If a regular police officer, for example, believes that an auxiliary officer is employed, during a state of non-emergency, by a borough which would otherwise be subjected to the civil service act, he may have standing to contest the appointment. This is not to suggest that a decision on the merits would, necessarily, be found in his favor, but rather to indicate the type of situation which might indicate an injury sufficient to create a cause of action based on the Act of 1952.
However, I do not believe that the validity of the Act of 1952, or the manner in which it is put into effect, is subject to a collateral attack by a non-aggrieved person. Appellee created the circumstances which led to his arrest and does not dispute his criminal liability. Whether he was arrested by a full-time police officer or by an auxiliary police officer, appellee was not “aggrieved” as that word is used to create standing.

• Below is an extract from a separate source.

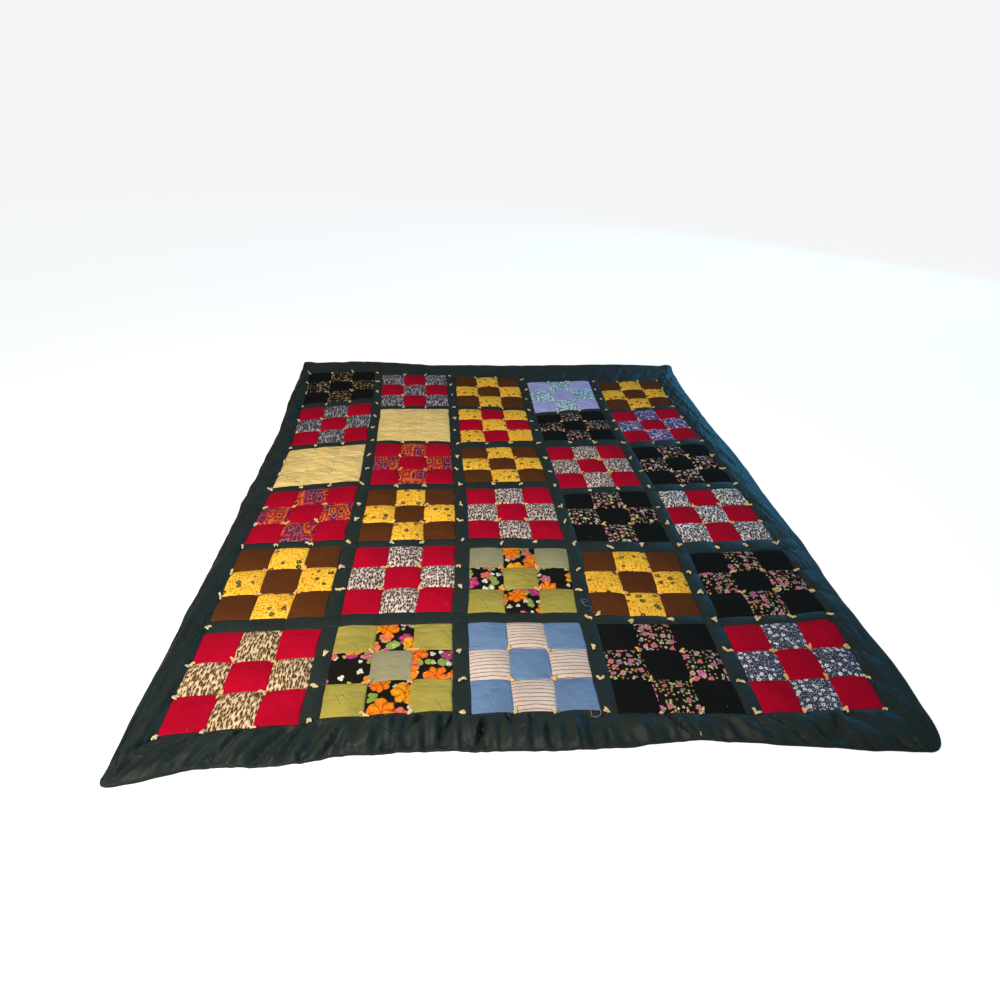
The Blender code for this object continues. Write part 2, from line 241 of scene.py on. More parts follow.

The appointment of an auxiliary officer rather than a regular officer in no way affects the rights of the citizens at large. The function of public protection is as adequately served by auxiliary officers as by regular policemen.
In the instant case, there is no doubt that appellant committed the offense with which he is charged. There is also no doubt that his arrest was properly performed, and that he was afforded every right to due process of law. He has not shown that his rights have been violated. To hold this arrest “illegal” does not further the purpose of the Act of 1952, and is not a proper remedy for a person who has shown no injury caused by the arrest.
I would reverse the order of the lower court granting the arrest of judgment and remand for sentencing.
WATKINS, P.J., joins in this dissenting opinion.